Besides the national and conference titles, she earned eight coach-of-the-year honors from various conferences as they evolved. She also helped athletes win 12 national and 49 WWIAC event championships. Hardt is truly one of the titans of athletics in the University’s 150-year history.

“She was a hard driver,” Destache recalled. “She would push you to your limits. I remember at one point I went back to my dorm room and I could barely lay down or sit up because we did I don’t know how many sit-ups or leg-ups or whatever we did.”

“I was scared to death of her,” Mandel said. “She was pretty intense and intimidating.”

Helping to provide balance during the tense times was Hardt’s husband, Dale, who served as a spotter at practices and also built countless pieces of equipment for the team to work with. Destache said Phyllis and Dale were always together and they both had their own roles in lifting the program to new heights. Where there was Phyllis there was Dale, and where there was Dale there was Phyllis.

“I don’t think we would have made it as far as we went without Phyllis and Dale,” she said. “They were a team that was unstoppable.”

Front row, left to right: Kathi Paschke, Gail Hemb, Paula Rifleman, Chris Rohrwasser, Karen Hammen and Amy Ellefson. Back row: Lynn Woida, Paula Goergen, Colleen Kelly, coach Phyllis Hardt, Vicki Ver Hoeven, Carolyn Christiansen and Debbie Marchiando.

Something special

It might be understandable that after more than 40 years, it’s the memories of friendship and laughs and experiences that endure, not the individual meets or the stat sheets.

“I just remember all the fun, all the stuff we did in the gym, our teammates,” Destache said. “We spent a lot of time in that gym and I just remember the moments we had laughing together.”

The squad wasn’t one of rivalries or cliques. They jelled early on and while there was a little bit of roster turnover as the year wore on and, of course, peaked at the perfect time.

“Winning this means an awful lot to the girls,” Phyllis Hardt said at the time. “Their team spirit has really made this team something special.”

For Mandel, the season was unforgettable for another reason: It was her last year competing in gymnastics. Less than a month later, she suffered a severe knee injury that spelled the end of her career.
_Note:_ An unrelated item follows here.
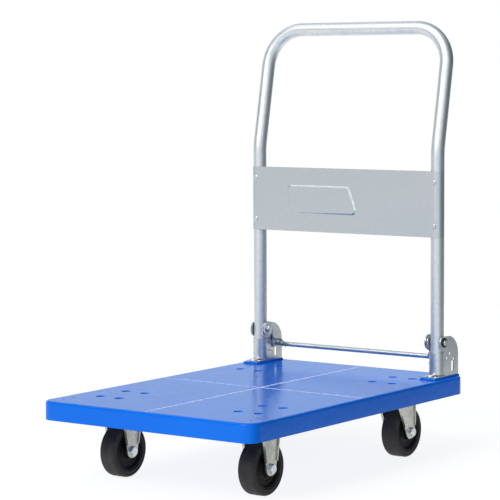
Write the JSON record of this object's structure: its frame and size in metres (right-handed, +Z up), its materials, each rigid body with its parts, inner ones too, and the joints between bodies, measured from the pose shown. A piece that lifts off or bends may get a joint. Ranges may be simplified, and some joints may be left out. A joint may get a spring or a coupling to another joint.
{
  "type": "folding platform cart",
  "caption": "Platform cart with a moulded deck, rigid front and swivel rear casters, and a push handle that folds over the deck when a foot bar is pressed",
  "frame": {"origin": "on the floor, under the middle of the deck: the bottom centre of the bounding box", "axes": "+X across the deck to the right of a person who looks from the front towards the handle, +Y along the deck towards the handle end, +Z up"},
  "size_m": [0.48, 0.72, 0.8512],
  "materials": {
    "deck_plastic": "moulded blue polypropylene, glossy with a fine grain",
    "galvanised_tube": "galvanised steel tube, satin",
    "zinc_sheet": "zinc-coated steel sheet, matt satin",
    "bracket_zinc": "zinc-plated pressed steel",
    "lever_zinc": "zinc-plated steel",
    "tyre_rubber": "dark grey rubber, matt",
    "wheel_plastic": "black moulded plastic",
    "black_nylon": "black nylon",
    "bush_bronze": "sintered bronze",
    "caster_zinc": "zinc-plated steel, slightly warm",
    "spring_steel": "spring steel wire",
    "fastener_zinc": "bright zinc-plated steel"
  },
  "bodies": {
    "deck": {"bracket_bolts": "fastener_zinc", "bracket_nuts": "fastener_zinc", "caster_bolts": "fastener_zinc", "caster_nuts": "fastener_zinc", "deck": "deck_plastic", "front_left_axle_bolt": "fastener_zinc", "front_left_axle_nut": "fastener_zinc", "front_left_axle_sleeve": "fastener_zinc", "front_left_fork": "caster_zinc", "front_left_plate": "caster_zinc", "front_right_axle_bolt": "fastener_zinc", "front_right_axle_nut": "fastener_zinc", "front_right_axle_sleeve": "fastener_zinc", "front_right_fork": "caster_zinc", "front_right_plate": "caster_zinc", "left_bracket": "bracket_zinc", "lever_springs": "spring_steel", "lever_studs": "fastener_zinc", "pivot_bushes": "black_nylon", "rear_left_kingpin": "fastener_zinc", "rear_left_plate": "caster_zinc", "rear_right_kingpin": "fastener_zinc", "rear_right_plate": "caster_zinc", "right_bracket": "bracket_zinc"},
    "handle": {"handle_tube": "galvanised_tube", "leg_plugs": "black_nylon", "handle_plate": "zinc_sheet", "plate_rivets": "fastener_zinc", "pivot_pins": "fastener_zinc", "lock_cams": "lever_zinc", "pin_nuts": "fastener_zinc"},
    "foot_release": {"release_bar": "lever_zinc", "left_release_lever": "lever_zinc", "right_release_lever": "lever_zinc"},
    "front_left_wheel": {"front_left_tyre": "tyre_rubber", "front_left_wheel_center": "wheel_plastic", "front_left_wheel_bushes": "bush_bronze"},
    "front_right_wheel": {"front_right_tyre": "tyre_rubber", "front_right_wheel_center": "wheel_plastic", "front_right_wheel_bushes": "bush_bronze"},
    "rear_left_swivel": {"rear_left_fork": "caster_zinc", "rear_left_balls": "fastener_zinc", "rear_left_dust_ring": "caster_zinc", "rear_left_axle_sleeve": "fastener_zinc", "rear_left_axle_bolt": "fastener_zinc", "rear_left_axle_nut": "fastener_zinc"},
    "rear_left_wheel": {"rear_left_tyre": "tyre_rubber", "rear_left_wheel_center": "wheel_plastic", "rear_left_wheel_bushes": "bush_bronze"},
    "rear_right_swivel": {"rear_right_fork": "caster_zinc", "rear_right_balls": "fastener_zinc", "rear_right_dust_ring": "caster_zinc", "rear_right_axle_sleeve": "fastener_zinc", "rear_right_axle_bolt": "fastener_zinc", "rear_right_axle_nut": "fastener_zinc"},
    "rear_right_wheel": {"rear_right_tyre": "tyre_rubber", "rear_right_wheel_center": "wheel_plastic", "rear_right_wheel_bushes": "bush_bronze"}
  },
  "joints": [
    {"name": "handle_fold", "type": "hinge", "parent": "deck", "child": "handle", "pos_m": [0, 0.298, 0.224], "axis": [1, 0, 0], "range_deg": [0, 98]},
    {"name": "foot_release", "type": "hinge", "parent": "deck", "child": "foot_release", "pos_m": [0, 0.324, 0.194], "axis": [-1, 0, 0], "range_deg": [0, 25], "stiffness_Nm_per_rad": 0.6, "springref_deg": -28.65, "deforming": ["lever_springs"]},
    {"name": "front_left_spin", "type": "hinge", "parent": "deck", "child": "front_left_wheel", "pos_m": [-0.1585, -0.22, 0.05], "axis": [1, 0, 0], "continuous": true},
    {"name": "front_right_spin", "type": "hinge", "parent": "deck", "child": "front_right_wheel", "pos_m": [0.1585, -0.22, 0.05], "axis": [1, 0, 0], "continuous": true},
    {"name": "rear_left_swivel", "type": "hinge", "parent": "deck", "child": "rear_left_swivel", "pos_m": [-0.1585, 0.22, 0.1175], "axis": [0, 0, 1], "continuous": true},
    {"name": "rear_left_spin", "type": "hinge", "parent": "rear_left_swivel", "child": "rear_left_wheel", "pos_m": [-0.1585, 0.253, 0.05], "axis": [1, 0, 0], "continuous": true},
    {"name": "rear_right_swivel", "type": "hinge", "parent": "deck", "child": "rear_right_swivel", "pos_m": [0.1585, 0.22, 0.1175], "axis": [0, 0, 1], "continuous": true},
    {"name": "rear_right_spin", "type": "hinge", "parent": "rear_right_swivel", "child": "rear_right_wheel", "pos_m": [0.1585, 0.253, 0.05], "axis": [1, 0, 0], "continuous": true}
  ]
}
“It’s one of my most proud moments and memories,” she said. “I think that is why the memory of that year is so vivid is because it was my last year competing. It was a lot of fun.”

Still, there are some snapshots from the competition that remain front of mind. There’s one moment in particular from the weekend in the small Georgia gym Destache can still see: As the meet came to an end and scores were being tallied, the Titans saw the team from UC Davis believing they had finished first.

“I think their coach had told them they won and we were kind of like, ‘Oh man, really?” she said. “And I remember Phyllis, she did her own figuring and she must have figured out that we had won. She just walked by us and she held up the number one. I don’t know why I remember that moment but we all just kind of went crazy. ‘Oh my god, it’s not possible.’

“It was a very defining moment. We just all looked at her. She just knew—she knew she had it right.”